» **Supplied data**:
━━━━
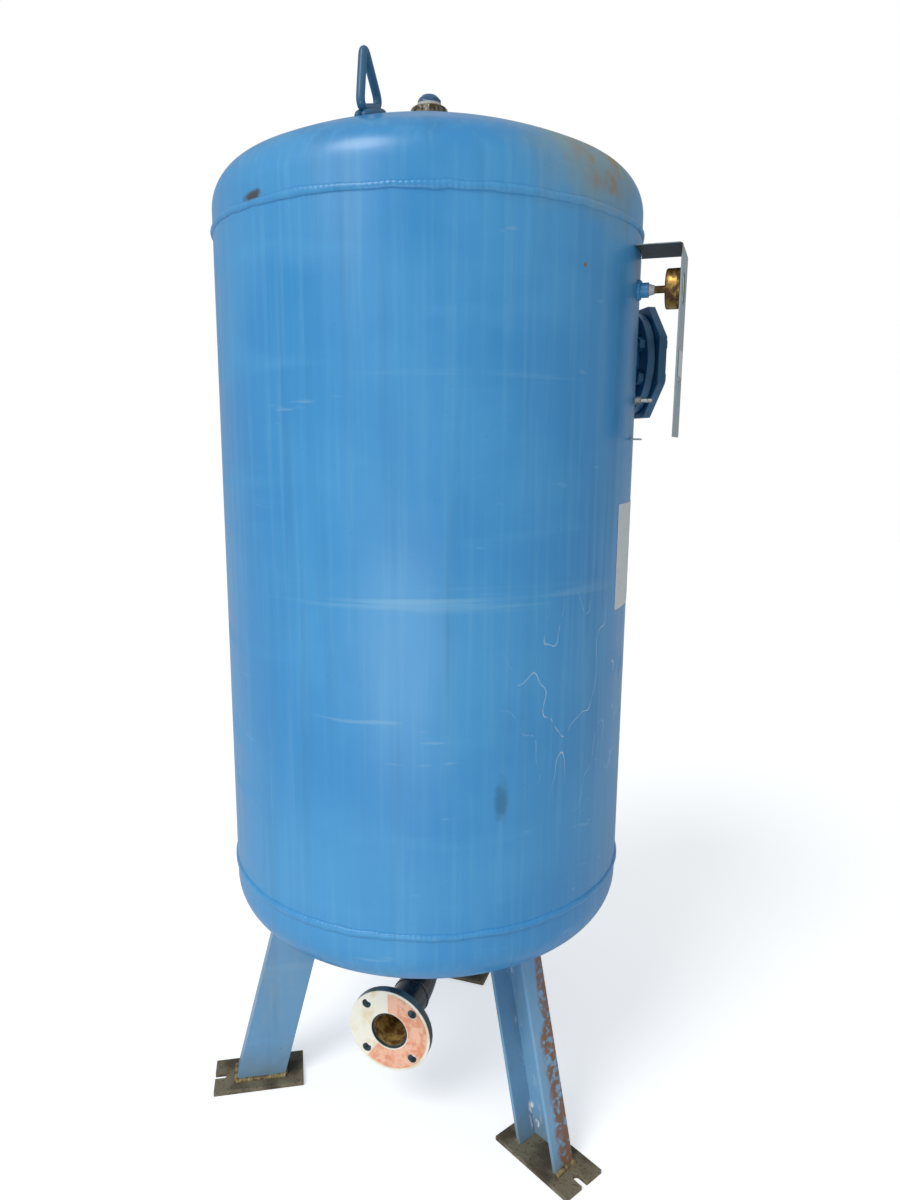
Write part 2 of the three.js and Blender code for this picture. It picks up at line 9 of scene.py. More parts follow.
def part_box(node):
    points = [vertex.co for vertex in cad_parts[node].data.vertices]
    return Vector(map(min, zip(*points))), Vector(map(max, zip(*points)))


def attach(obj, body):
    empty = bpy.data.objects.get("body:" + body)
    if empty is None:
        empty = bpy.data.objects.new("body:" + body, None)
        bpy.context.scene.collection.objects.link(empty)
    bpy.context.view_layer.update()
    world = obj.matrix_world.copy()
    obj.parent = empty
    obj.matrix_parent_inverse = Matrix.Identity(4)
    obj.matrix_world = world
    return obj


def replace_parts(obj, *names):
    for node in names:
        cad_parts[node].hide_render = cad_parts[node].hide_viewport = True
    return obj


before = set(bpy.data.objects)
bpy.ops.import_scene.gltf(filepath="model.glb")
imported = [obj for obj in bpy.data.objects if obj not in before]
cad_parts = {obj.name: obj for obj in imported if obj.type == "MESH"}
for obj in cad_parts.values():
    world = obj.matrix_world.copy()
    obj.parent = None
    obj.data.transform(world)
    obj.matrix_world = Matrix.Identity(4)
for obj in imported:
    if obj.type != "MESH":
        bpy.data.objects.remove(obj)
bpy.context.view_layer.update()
━━━━
» **Problem to work on**:
Write the complete data out, exactly as above.

» **Expected output**:
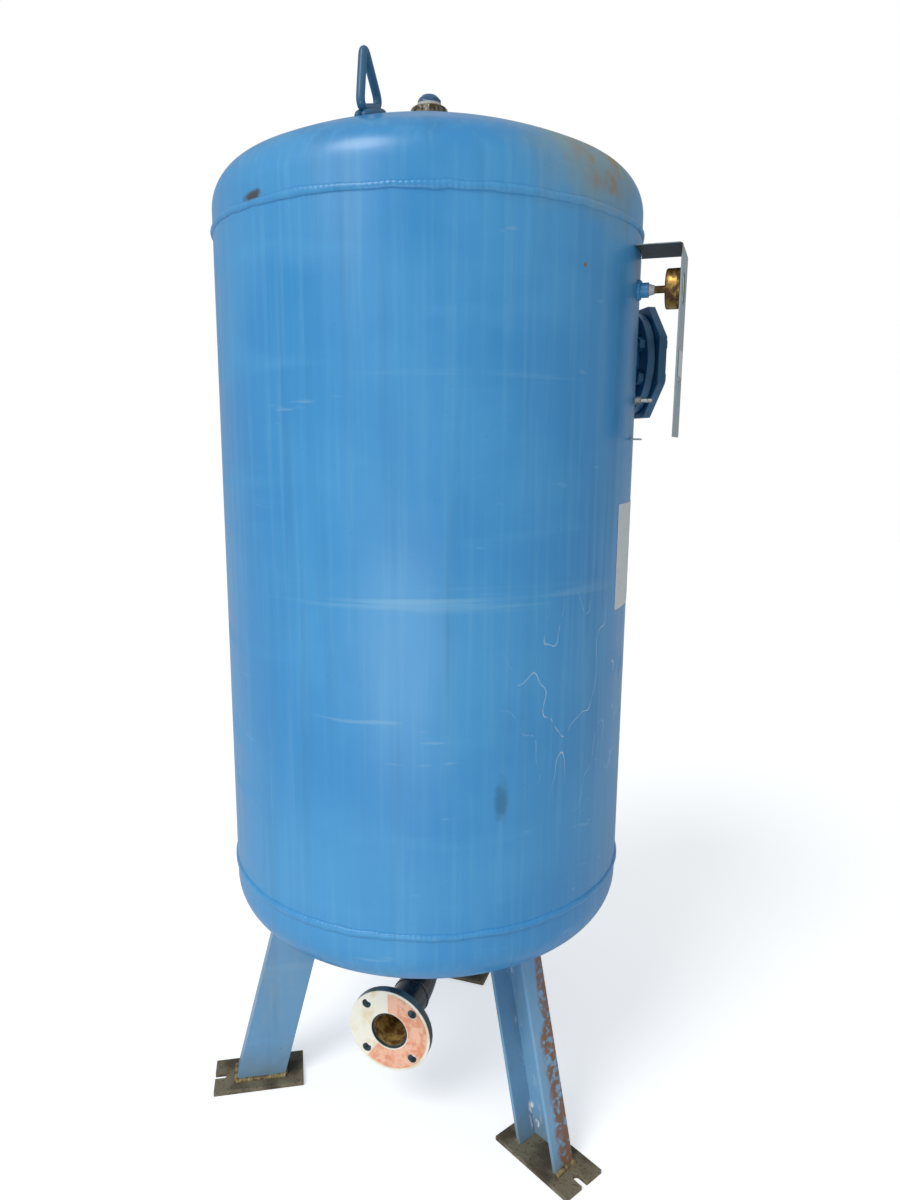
Write part 2 of the three.js and Blender code for this picture. It picks up at line 9 of scene.py. More parts follow.
def part_box(node):
    points = [vertex.co for vertex in cad_parts[node].data.vertices]
    return Vector(map(min, zip(*points))), Vector(map(max, zip(*points)))


def attach(obj, body):
    empty = bpy.data.objects.get("body:" + body)
    if empty is None:
        empty = bpy.data.objects.new("body:" + body, None)
        bpy.context.scene.collection.objects.link(empty)
    bpy.context.view_layer.update()
    world = obj.matrix_world.copy()
    obj.parent = empty
    obj.matrix_parent_inverse = Matrix.Identity(4)
    obj.matrix_world = world
    return obj


def replace_parts(obj, *names):
    for node in names:
        cad_parts[node].hide_render = cad_parts[node].hide_viewport = True
    return obj


before = set(bpy.data.objects)
bpy.ops.import_scene.gltf(filepath="model.glb")
imported = [obj for obj in bpy.data.objects if obj not in before]
cad_parts = {obj.name: obj for obj in imported if obj.type == "MESH"}
for obj in cad_parts.values():
    world = obj.matrix_world.copy()
    obj.parent = None
    obj.data.transform(world)
    obj.matrix_world = Matrix.Identity(4)
for obj in imported:
    if obj.type != "MESH":
        bpy.data.objects.remove(obj)
bpy.context.view_layer.update()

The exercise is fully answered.